Oltre all’Università hanno esistito in Fermo varie Accademie letterarie che per più secoli fiorirono e furono ricordate e commendate dagli storici della Letteratura italiana come si legge nel Tiraboschi (St. della Lett.a It.a Tomo 7); nel Quadrio (Storia e ragione di ogni Poesia) e nella Biblioteca Picena (Tit. IV. pag. 196 p. 68 ). La più antica si appellò dei Raffrontati; vi fu poscia quella degli Erranti, le quali furono riunite, e poste sotto la protezione del Senato fermano. Nel Regno d’Italia, mentre era Fermo capo luogo del Dipartimento del Tronto, prese il nome di Società Letteraria. L’anno 1848 fu quivi istituita l’Accademia Agraria Provinciale coi relativi Statuti, con un professore di Agricoltura e di elementi di Botanica e con campo sperimentale o podere modello per eseguire l’esperienze sui lavori ed opere d’ogni genere relativi ai diversi rami di agricoltura. Havvi poi la pubblica Biblioteca ricca di codici membranacei e cartacei e di edizioni pregevoli del XV secolo.
Non mancarono in Fermo uomini celebri nelle Scienze e nelle Lettere, sì negli antichi, come nei moderni tempi; perciocché fiorirono nel settimo secolo di Roma Lucio Equizio amicissimo dei Gracchi, uomo popolare ed accetto alla plebe romana; Marco Gavio amicissimo di Cicerone; Lucio Tarunzio dottissimo matematico e nei susseguenti secoli Sabino stretto in amicizia con Plinio il giuniore; Lucio Celio Lattanzio, Ostilio Ricci maestro del sommo Galilei ed altri che troppo lungo sarebbe indicare.
Ed anche nel secolo che corre, Fermo fu sempre sede e capo luogo di provincia. E nel vero: allorquando le Marche furono annesse da Napoleone il Grande al Regno d’Italia fra le più importanti provvidenze, alle quali si pose mente per una regolare e spedita amministrazione della cosa pubblica, fu quella della circoscrizione o riparto di queste provincie.

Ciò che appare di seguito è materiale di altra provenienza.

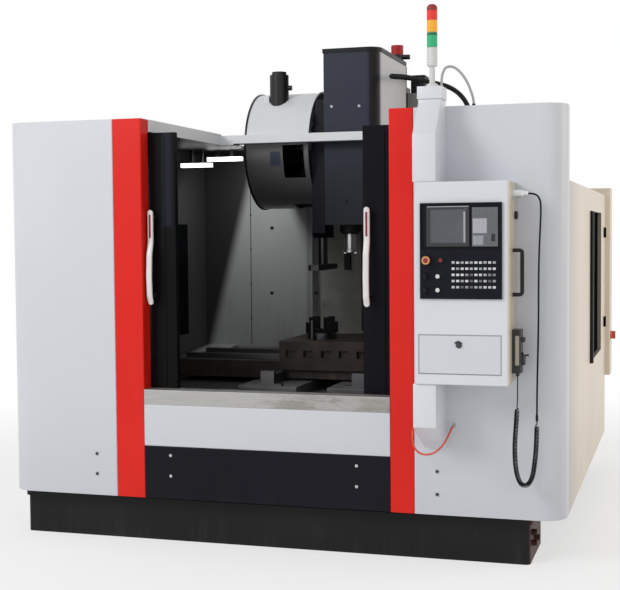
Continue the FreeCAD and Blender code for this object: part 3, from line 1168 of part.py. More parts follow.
print("curly_cable wire length %.1f least bend %.2f self gap %.2f volume ratio %.4f" % (
    curl_line.Length, least, closest - 2 * curl_wire,
    curl_tube.Volume / (section_area(curl_wire) * curl_line.Length)))

hose_points = [
    (790, -28, 705), (790, -62, 705), (789, -98, 684), (790, -108, 632), (808, -107, 586),
    (850, -104, 568), (900, -101, 580), (942, -100, 620), (968, -94, 668), (980, -64, 706),
    (980, -28, 706)]
hose_tube = cord("air_hose", hose_points, 5.0)
hose_ends = [Part.makeCylinder(9, 28, Vector(x, 0, z), Vector(0, -1, 0)) for x, z in ((790, 705), (980, 706))]

conduit_points = [
    (354, 2110, 2680), (354, 1980, 2680), (366, 1740, 2662), (382, 1440, 2630), (392, 1190, 2602),
    (432, 985, 2574), (560, 870, 2548), (700, 845, 2512), (810, 845, 2482), (890, 845, 2412),
    (928, 845, 2306), (928, 845, 2223)]
loop_points = [
    (930, -50, 2376), (930, -50, 2412), (935, -46, 2448), (950, -40, 2476), (984, -28, 2478),
    (1018, -12, 2450), (1046, 10, 2406), (1062, 38, 2356), (1070, 60, 2318), (1070, 60, 2288)]
trunk = cord("trunk conduit", conduit_points, 13.0)
loop = cord("loop conduit", loop_points, 4.0)


def placed(label, *shapes):
    feature = sheet_part("Shape", Part.Compound(list(shapes)) if len(shapes) > 1 else shapes[0])
    return node(label, feature)


placed("handwheel_cable", cable_tube, sleeve)
placed("curly_cable", curl_tube)
placed("air_hose", hose_tube, *hose_ends)
junction = block(("300", "400"), ("2110", "2250"), ("column_top", "column_top+120"))
trunk_collar = minus(rod("z", ("928", "845"), ("beam_low", "beam_low+30"), "20"),
                     [rod("z", ("928", "845"), ("beam_low-1", "beam_low+31"), "13.3")])
loop_collar = minus(rod("z", ("1070", "60"), ("panel_high", "panel_high+14"), "9"),
                    [rod("z", ("1070", "60"), ("panel_high-1", "panel_high+15"), "4.6")])
node("conduits", sheet_part("Trunk", trunk), sheet_part("Loop", loop), junction, trunk_collar, loop_collar)

# ---- check and export ----------------------------------------------------------------

doc.recompute()
for thing in doc.Objects:
    if "Invalid" in thing.State or "Error" in thing.State:
        raise RuntimeError("bad object %s %s" % (thing.Name, thing.State))
os.makedirs("parts", exist_ok=True)
whole = FreeCAD.BoundBox()
kept_out = ("handwheel_cable", "curly_cable", "air_hose", "cable_plug")
for group in nodes:
    shape = group.Shape
    if shape.isNull() or not shape.isValid() or not shape.Solids:
        raise RuntimeError("bad shape %s" % group.Label)
    shape.exportStep("parts/%s.step" % group.Label)
    if group.Label not in kept_out:
        whole.add(shape.BoundBox)
print("nodes", len(nodes))
print("box x %.2f %.2f y %.2f %.2f z %.2f %.2f" % (
    whole.XMin, whole.XMax, whole.YMin, whole.YMax, whole.ZMin, whole.ZMax))
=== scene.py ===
import math

import bmesh
import bpy
from mathutils import Matrix, Vector


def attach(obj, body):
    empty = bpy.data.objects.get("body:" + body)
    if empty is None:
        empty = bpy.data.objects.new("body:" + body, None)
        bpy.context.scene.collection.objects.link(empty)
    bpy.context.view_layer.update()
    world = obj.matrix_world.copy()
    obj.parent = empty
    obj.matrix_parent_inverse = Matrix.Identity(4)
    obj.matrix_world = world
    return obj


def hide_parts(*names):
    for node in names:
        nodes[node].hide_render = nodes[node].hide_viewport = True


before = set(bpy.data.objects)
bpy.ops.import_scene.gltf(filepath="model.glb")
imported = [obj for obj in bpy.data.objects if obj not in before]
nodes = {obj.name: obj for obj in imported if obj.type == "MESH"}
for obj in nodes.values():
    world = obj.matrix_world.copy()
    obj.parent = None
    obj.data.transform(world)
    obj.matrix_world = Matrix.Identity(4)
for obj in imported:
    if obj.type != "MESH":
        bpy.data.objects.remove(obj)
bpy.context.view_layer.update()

# Places are given on the machine itself: x from the middle of its front, y back from the
# front panels, z up from the floor, in metres.
frontMiddle = Vector((0.0345, 1.413, 0.0))
far = 9.0  # past every face of the machine, for a zone with an open side


def place(x, y, z):
    return Vector((x, y, z)) - frontMiddle


def places(points):
    return [place(*point) for point in points]


def added(name, data):
    piece = bpy.data.objects.new(name, data)
    bpy.context.scene.collection.objects.link(piece)
    return piece


# shader tools

def plug(node, wires):
    # joins a socket to the wire given for it, or sets it to the plain value
    for socket, value in wires.items():
        if isinstance(value, bpy.types.NodeSocket):
            node.id_data.links.new(value, node.inputs[socket])
        else:
            node.inputs[socket].default_value = value


def newNode(kind, wires, tree=None, **settings):
    # a node in the tree that its wires come from, unless the tree is given
    tree = tree or next(v.id_data for v in wires.values() if isinstance(v, bpy.types.NodeSocket))
    node = tree.nodes.new(kind)
    for name, value in settings.items():
        setattr(node, name, value)
    plug(node, wires)
    return node


def mixColours(share, first, second):
    return newNode("ShaderNodeMix", {0: share, 6: first, 7: second},
                   data_type="RGBA").outputs[2]


def sums(operation, *values, clamp=False):
    return newNode("ShaderNodeMath", dict(enumerate(values)), operation=operation,
                   use_clamp=clamp).outputs[0]


def vectors(operation, *values):
    node = newNode("ShaderNodeVectorMath", dict(enumerate(values)), operation=operation)
    return node.outputs["Value" if operation in ("LENGTH", "DOT_PRODUCT") else "Vector"]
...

Quel sommo imperante con decreto del 20 aprile dell’anno 1808, venti giorni innanzi alla riunione di quei paesi al suo Regno, prescrisse che tre dipartimenti venissero formati delle Marche, denominandoli del Metauro, del Musone e del Tronto. Pel primo scelse a capo luogo Ancona, pel secondo Macerata e pel terzo Fermo. Questo Dipartimento aveva sotto di sé Camerino ed Ascoli, ed era nella quantità degli abitanti equiparato a quei di Ancona e di Macerata. Cessò il Governo italico e il pontificio succedutogli nell’anno 1815 eresse Fermo a capo luogo, col titolo di Delegazione di seconda classe. Quindi Leone XII riconoscendo la convenienza di riunire la Delegazione di Ascoli, che era di terza classe, a quella di Fermo, decretò che questa città fosse sede e capo luogo di ambedue le provincie.

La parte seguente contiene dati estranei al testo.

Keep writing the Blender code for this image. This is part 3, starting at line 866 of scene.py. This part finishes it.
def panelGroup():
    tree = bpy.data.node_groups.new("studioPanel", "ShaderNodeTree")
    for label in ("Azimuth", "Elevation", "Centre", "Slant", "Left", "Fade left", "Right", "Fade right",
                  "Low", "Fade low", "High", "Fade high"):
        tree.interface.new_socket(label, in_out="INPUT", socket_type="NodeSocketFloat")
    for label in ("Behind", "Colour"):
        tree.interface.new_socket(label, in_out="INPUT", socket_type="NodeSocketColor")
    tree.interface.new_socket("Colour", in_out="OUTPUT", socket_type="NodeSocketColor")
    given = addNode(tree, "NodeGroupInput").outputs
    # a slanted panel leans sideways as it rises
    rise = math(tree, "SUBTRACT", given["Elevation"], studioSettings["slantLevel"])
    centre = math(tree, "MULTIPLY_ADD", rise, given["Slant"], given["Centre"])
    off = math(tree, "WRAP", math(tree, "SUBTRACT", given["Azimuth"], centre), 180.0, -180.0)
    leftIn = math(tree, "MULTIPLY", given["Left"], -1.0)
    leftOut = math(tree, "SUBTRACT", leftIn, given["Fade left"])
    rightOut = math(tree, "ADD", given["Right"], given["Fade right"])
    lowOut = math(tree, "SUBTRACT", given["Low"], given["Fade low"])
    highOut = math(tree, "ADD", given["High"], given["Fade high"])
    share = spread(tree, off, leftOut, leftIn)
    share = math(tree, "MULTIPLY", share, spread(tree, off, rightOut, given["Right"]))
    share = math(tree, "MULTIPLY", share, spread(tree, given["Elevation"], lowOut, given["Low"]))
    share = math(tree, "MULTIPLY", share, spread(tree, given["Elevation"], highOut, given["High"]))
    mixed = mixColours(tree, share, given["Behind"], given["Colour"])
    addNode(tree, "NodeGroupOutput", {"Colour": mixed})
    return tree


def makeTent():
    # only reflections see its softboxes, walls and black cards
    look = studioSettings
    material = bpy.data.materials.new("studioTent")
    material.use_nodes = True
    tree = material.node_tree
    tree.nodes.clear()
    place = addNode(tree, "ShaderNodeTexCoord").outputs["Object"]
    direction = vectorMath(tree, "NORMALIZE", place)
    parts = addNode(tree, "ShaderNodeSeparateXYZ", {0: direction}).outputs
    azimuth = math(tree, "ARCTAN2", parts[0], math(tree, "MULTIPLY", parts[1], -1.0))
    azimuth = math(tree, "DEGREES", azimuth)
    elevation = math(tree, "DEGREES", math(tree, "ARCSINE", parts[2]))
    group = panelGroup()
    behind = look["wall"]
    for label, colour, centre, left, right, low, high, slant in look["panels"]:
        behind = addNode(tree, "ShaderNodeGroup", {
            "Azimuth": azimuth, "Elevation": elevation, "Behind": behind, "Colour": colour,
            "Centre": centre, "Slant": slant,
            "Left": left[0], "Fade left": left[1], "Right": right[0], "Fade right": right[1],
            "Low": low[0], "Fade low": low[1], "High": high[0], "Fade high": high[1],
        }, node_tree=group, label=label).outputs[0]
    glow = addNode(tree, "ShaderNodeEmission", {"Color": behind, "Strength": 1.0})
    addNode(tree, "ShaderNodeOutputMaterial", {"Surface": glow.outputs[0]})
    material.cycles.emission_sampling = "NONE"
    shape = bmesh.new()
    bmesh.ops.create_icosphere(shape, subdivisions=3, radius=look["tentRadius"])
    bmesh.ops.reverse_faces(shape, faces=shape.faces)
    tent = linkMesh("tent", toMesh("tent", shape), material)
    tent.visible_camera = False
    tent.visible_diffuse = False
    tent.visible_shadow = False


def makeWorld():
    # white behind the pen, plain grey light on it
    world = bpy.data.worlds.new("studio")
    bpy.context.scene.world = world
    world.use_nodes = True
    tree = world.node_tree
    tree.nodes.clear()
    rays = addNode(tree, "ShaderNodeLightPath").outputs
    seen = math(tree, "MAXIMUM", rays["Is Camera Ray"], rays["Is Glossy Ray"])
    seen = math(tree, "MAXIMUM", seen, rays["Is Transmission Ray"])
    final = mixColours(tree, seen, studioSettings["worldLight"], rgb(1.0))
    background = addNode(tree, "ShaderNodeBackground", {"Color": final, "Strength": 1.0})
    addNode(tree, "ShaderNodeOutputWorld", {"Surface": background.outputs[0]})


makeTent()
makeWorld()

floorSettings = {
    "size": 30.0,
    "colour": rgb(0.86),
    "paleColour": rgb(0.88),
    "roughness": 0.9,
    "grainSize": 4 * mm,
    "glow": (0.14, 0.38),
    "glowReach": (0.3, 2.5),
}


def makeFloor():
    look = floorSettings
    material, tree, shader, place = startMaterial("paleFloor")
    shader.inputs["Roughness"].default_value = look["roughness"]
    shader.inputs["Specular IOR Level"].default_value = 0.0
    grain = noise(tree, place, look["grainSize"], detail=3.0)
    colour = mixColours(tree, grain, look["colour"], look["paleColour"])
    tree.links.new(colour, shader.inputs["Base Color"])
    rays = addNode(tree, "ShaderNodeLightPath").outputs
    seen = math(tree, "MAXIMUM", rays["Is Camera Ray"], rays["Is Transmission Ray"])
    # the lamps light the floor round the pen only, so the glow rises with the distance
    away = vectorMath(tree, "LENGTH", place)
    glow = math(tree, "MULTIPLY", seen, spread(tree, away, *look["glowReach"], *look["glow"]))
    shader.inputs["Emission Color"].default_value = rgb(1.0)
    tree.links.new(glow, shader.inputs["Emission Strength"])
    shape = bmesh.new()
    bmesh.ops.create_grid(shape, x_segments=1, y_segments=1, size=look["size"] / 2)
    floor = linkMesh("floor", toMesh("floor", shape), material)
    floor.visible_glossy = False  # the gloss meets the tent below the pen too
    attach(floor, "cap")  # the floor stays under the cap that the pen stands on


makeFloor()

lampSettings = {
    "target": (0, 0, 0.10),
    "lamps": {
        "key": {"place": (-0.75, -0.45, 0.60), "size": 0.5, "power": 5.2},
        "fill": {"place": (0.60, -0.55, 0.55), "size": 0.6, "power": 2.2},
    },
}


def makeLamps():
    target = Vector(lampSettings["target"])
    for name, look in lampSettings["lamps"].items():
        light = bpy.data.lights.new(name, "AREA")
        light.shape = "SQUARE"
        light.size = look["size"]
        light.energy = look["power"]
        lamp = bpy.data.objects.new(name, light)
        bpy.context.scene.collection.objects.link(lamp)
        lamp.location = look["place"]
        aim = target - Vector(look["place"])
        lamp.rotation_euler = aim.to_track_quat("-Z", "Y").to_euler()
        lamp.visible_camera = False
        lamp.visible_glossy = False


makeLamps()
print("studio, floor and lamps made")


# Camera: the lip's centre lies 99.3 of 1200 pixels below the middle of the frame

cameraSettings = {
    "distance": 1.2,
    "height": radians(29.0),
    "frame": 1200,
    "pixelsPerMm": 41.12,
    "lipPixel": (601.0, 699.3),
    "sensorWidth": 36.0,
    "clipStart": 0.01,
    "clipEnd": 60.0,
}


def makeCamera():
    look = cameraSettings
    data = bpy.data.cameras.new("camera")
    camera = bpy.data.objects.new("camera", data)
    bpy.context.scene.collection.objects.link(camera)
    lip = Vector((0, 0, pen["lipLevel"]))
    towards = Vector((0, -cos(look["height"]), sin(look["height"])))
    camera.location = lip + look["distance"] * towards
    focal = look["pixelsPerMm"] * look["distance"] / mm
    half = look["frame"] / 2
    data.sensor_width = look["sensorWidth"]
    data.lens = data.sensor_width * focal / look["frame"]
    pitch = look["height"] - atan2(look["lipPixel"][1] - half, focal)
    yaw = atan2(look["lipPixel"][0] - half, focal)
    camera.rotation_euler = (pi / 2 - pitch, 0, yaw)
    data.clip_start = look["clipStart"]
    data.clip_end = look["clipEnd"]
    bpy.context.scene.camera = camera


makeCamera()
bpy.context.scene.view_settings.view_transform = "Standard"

Dalle cose sin qui discorse chiaro si apprende che la città di Fermo per oltre venti secoli ebbe sempre una individualità sua speciale, giammai cambiata per variare di tempi e di fortune: difatto se si consideri la sua storia ai tempi in cui fu colonia della Repubblica e dell’Impero romano o nella decadenza di questo per la invasione delle orde barbariche e nel sorgere successivo delle libertà municipali e dei feudali dispotismi, noi troviamo che la nostra patria conservò sempre quella prevalente importanza, che la rese una delle città primissime della regione picena. Le grandi memorie delle varie epoche, di cui parlammo, rammentano i suoi monumenti, i suoi uomini illustri, le sue influenze come centro di sociali e morali miglioramenti e soprattutto quegli ottimi studi che iniziati nel nono secolo diffusero in tutta Italia l’amore delle Scienze e delle Lettere. Nei tempi poi che appelliamo moderni, Fermo si mantenne altresì nella sua antichissima gloria e sotto il reggimento dei romani pontefici e sotto quello dell’antico Regno d’Italia. Dovrebbe perderla oggi! Noi confidenti sì nelle tradizioni del passato, come nelle condizioni naturali e nei costumi di queste popolazioni abbiamo ogni diritto a sperare che no; dappoiché la nostra fiducia è conforme alle ragioni storiche, alle condizioni geografiche e ai bisogni dei nostri commerci e delle nostre industrie.